Middlesbrough may have left it too late to make the play-offs this season, and based on our history of previous promotions, that is down to the defence.

In Neil Warnock’s first season, we have conceded roughly a goal every game, which isn’t too bad – it’s on a par with fellow top six rivals Brentford, Reading and Barnsley, but is way off Championship title-chasers Norwich, Watford and Swansea.

However, Boro have been promoted from the second tier six times in the post-war period, and never has that come when we have shipped more goals than games we have played.

We are also one of the lower scorers in the top half, but this is not necessarily as much of an issue. Last time we were promoted - in 2015-16 - Aitor Karanka’s dogged side scored just 63 goals across the season, a target that is not beyond us this campaign. And in 1991-92 we netted a measly 58 times. The difference was, in both those seasons we had a more solid defence.

In fact, we have rarely been hugely prolific on our way to promotion. The anomaly to this rule in recent years was the 1997-98 campaign, when Bryan Robson guided us back to the Premiership at the first time of asking, following the previous season’s relegation.

We scored 77 times that year, spear-headed by Mikkel Beck, although even he only scored 15 times, showing how the goals were shared across the team.

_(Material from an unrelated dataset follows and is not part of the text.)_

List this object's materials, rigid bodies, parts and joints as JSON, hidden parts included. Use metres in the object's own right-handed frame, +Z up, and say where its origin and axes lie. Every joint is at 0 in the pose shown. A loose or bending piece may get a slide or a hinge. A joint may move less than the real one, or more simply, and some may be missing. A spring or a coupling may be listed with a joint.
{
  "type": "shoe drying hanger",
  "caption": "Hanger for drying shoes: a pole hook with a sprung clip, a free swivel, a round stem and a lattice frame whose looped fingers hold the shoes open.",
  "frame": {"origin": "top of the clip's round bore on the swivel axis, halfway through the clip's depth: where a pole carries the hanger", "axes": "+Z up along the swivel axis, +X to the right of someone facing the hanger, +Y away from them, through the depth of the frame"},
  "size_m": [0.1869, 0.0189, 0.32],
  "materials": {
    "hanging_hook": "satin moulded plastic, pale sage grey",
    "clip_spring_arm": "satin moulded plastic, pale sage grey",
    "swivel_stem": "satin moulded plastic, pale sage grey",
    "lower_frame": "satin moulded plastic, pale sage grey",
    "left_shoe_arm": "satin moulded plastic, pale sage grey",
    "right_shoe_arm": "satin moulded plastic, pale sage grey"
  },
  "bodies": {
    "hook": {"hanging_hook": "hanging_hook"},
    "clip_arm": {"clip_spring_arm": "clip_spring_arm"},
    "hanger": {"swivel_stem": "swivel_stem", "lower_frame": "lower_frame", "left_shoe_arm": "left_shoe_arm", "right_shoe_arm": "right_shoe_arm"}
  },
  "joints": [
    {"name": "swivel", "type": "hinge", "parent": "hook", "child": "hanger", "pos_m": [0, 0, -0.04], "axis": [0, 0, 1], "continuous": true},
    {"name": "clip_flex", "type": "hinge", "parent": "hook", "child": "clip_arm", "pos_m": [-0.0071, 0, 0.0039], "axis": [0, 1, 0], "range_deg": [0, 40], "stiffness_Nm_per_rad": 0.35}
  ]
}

That was our highest goal return since the 1977-78 season, when we also scored 77, on our way to winning the second division.

That was Beck’s most prolific season for the Boro, arguably helped by the fact that we were playing in the second tier, and he was no longer playing in the looming shadow of Fabrizio Ravanelli.

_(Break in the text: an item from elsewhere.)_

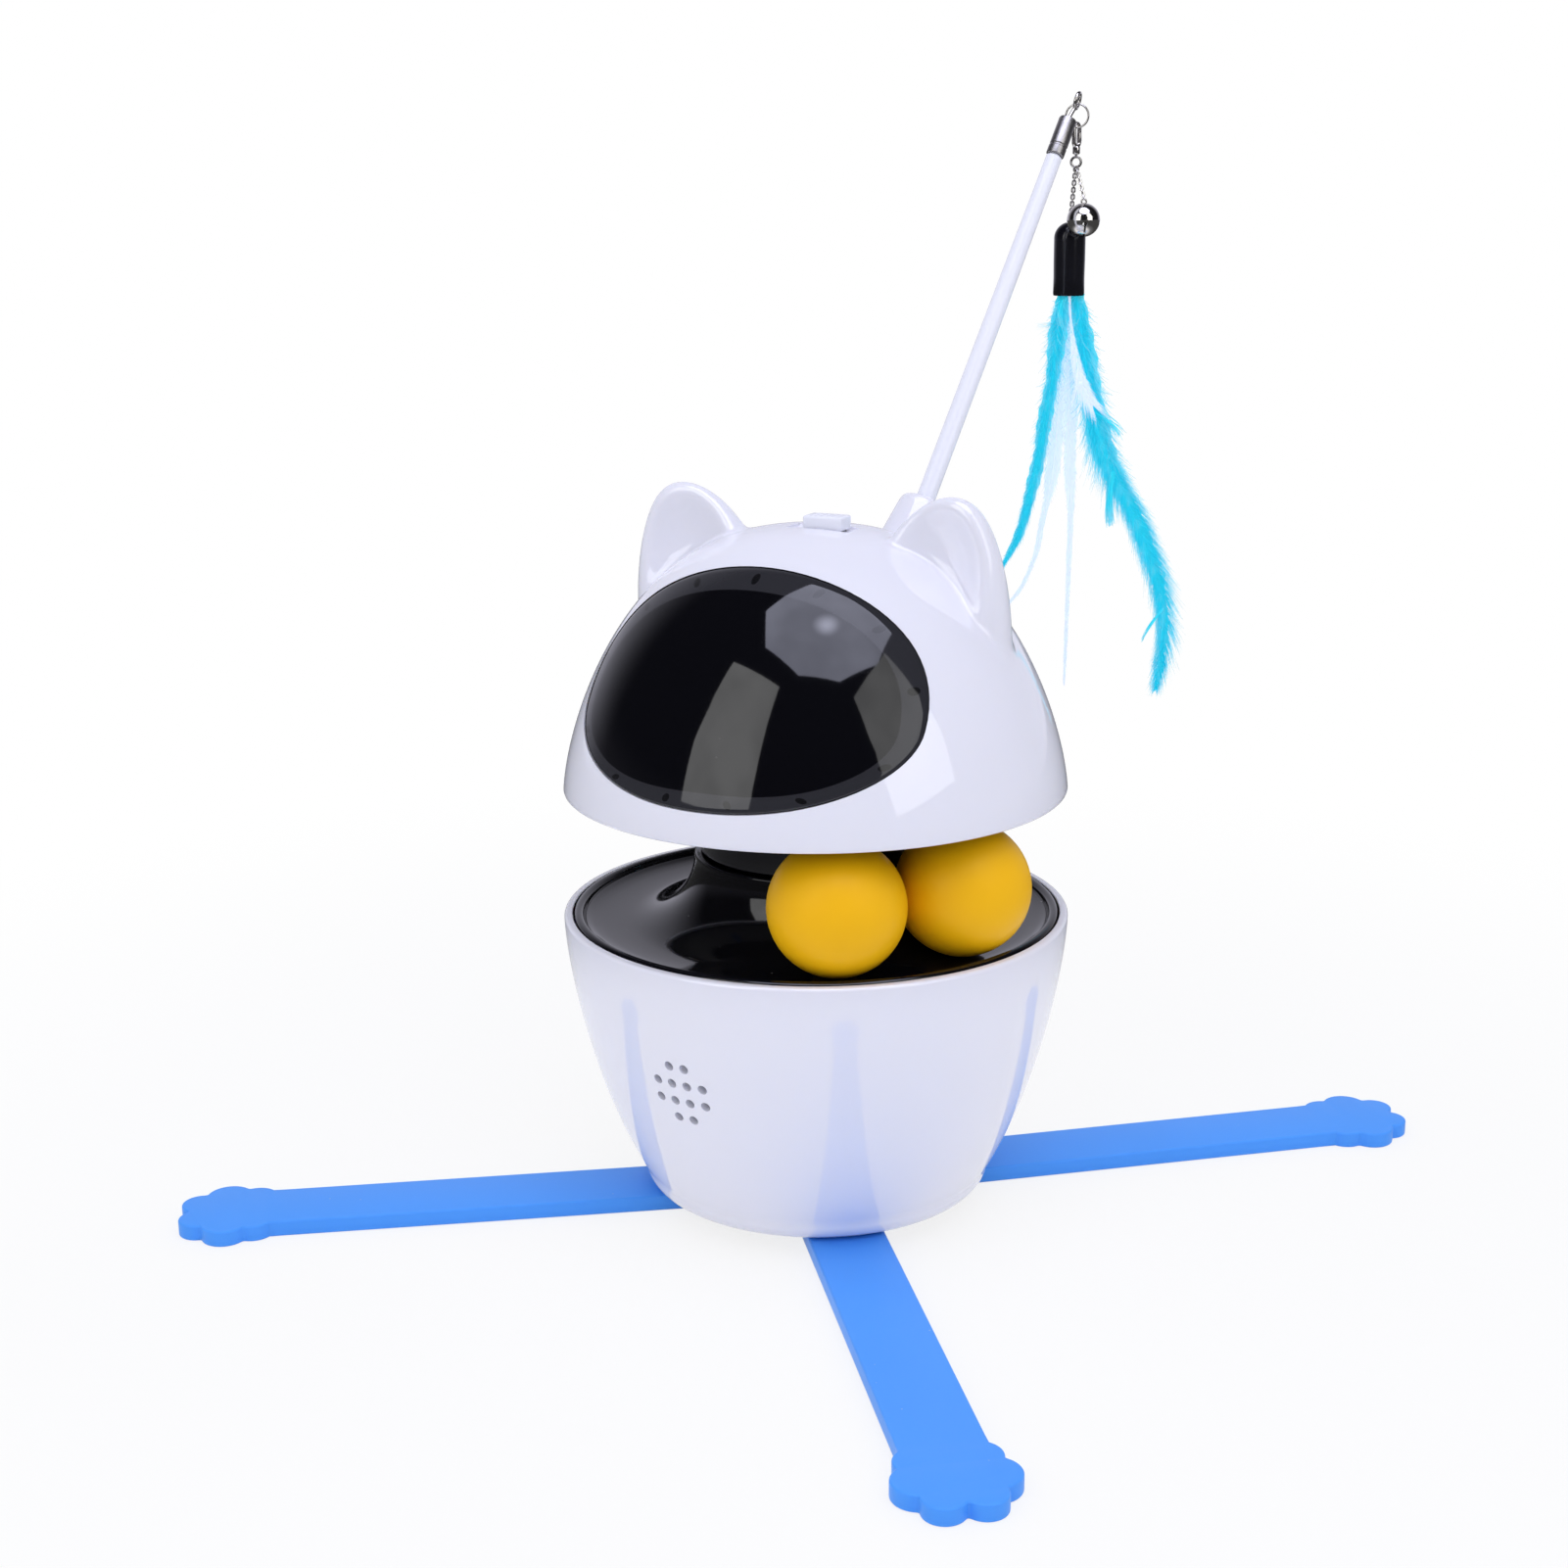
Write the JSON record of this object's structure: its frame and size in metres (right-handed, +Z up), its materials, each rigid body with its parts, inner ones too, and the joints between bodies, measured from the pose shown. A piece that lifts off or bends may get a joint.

Although il Penna Bianca netted 31 times the previous season, only 16 of those were in the league. That was another campaign where our lack of goals proved our undoing.

Boss Robson would later criticise Ravanelli for not doing enough to encourage and help out his young strike partner. He said: “He started getting selfish on the pitch – he would never encourage Mikkel or do anything to boost his confidence, which was what the lad needed. All he did was knock him, saying he was hopeless and generally putting him down.”

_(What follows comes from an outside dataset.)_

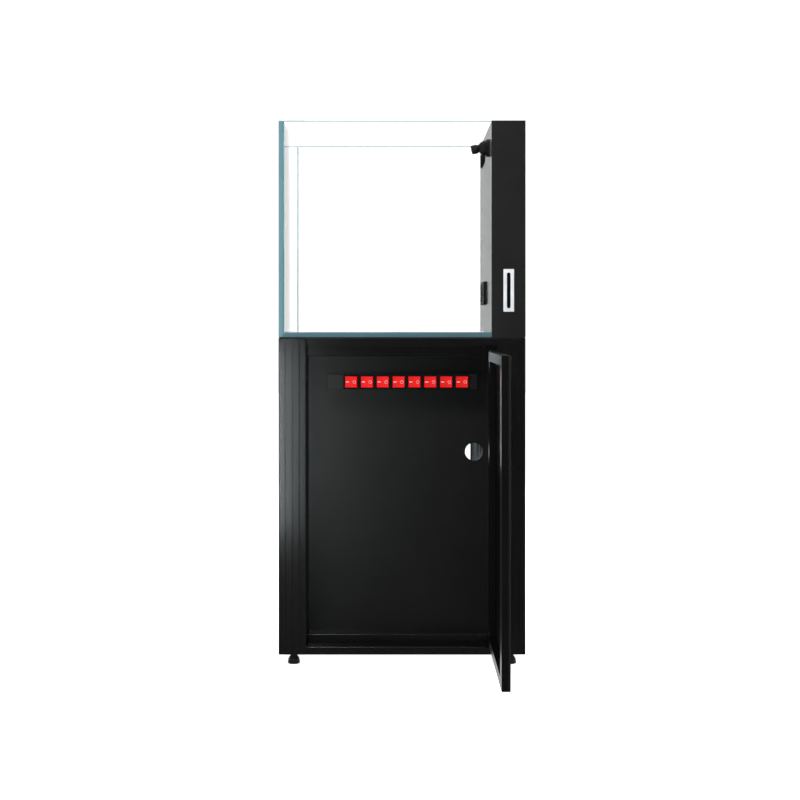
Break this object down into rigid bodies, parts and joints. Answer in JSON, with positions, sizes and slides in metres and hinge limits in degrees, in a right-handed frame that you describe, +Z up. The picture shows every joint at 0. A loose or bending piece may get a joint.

Rav’s account of the pair’s relationship was slightly different. He said: “I was always trying to liven him up a bit, help him understand the way we were trying to play together.

“My gestures were not intended to blame him, he was a bit of a strange lad, very reserved.

“He had some good football skills but he did not have a great personality on the pitch.

“I have absolutely nothing against him, maybe if he had tried to understand me in a different way, for all the things I used to say to him were intended for his own good.”

Beck’s side of the story also acknowledged the “friction” between the two of them, but he was more effusive in his praise for his Italian teammate.

In a 2016 interview with the Gazette, Beck said: “We all know that we had our difficulties on a personal level but as a footballer he (Rav) was incredible. He was very good, he was a winner.

“He didn’t score all his goals by coincidence. He really had a mentality that he wanted to score goals, he was hungry for goals.

“Like in all squads, there was some friction but that’s what you have to expect when you bring in so many players.

“You want them to gel straight away but it doesn’t always work like that. But the team spirit was good.”

Our top goal-scorers this season are Britt Assombalonga and Duncan Watmore with five and six goals each respectively, and neither of them have started our last two games, the impressive wins over Stoke and Preston.

Goals aren’t everything, but if you’re not scoring at one end, you need to be keeping them out at the other, and it doesn’t look as though we are quite there yet this season.

My book, The Little Fella: How Middlesbrough fell in love with Juninho, is available to buy now, online from Waterstones and Amazon using these links. Or you can order a copy directly from me – email me HERE.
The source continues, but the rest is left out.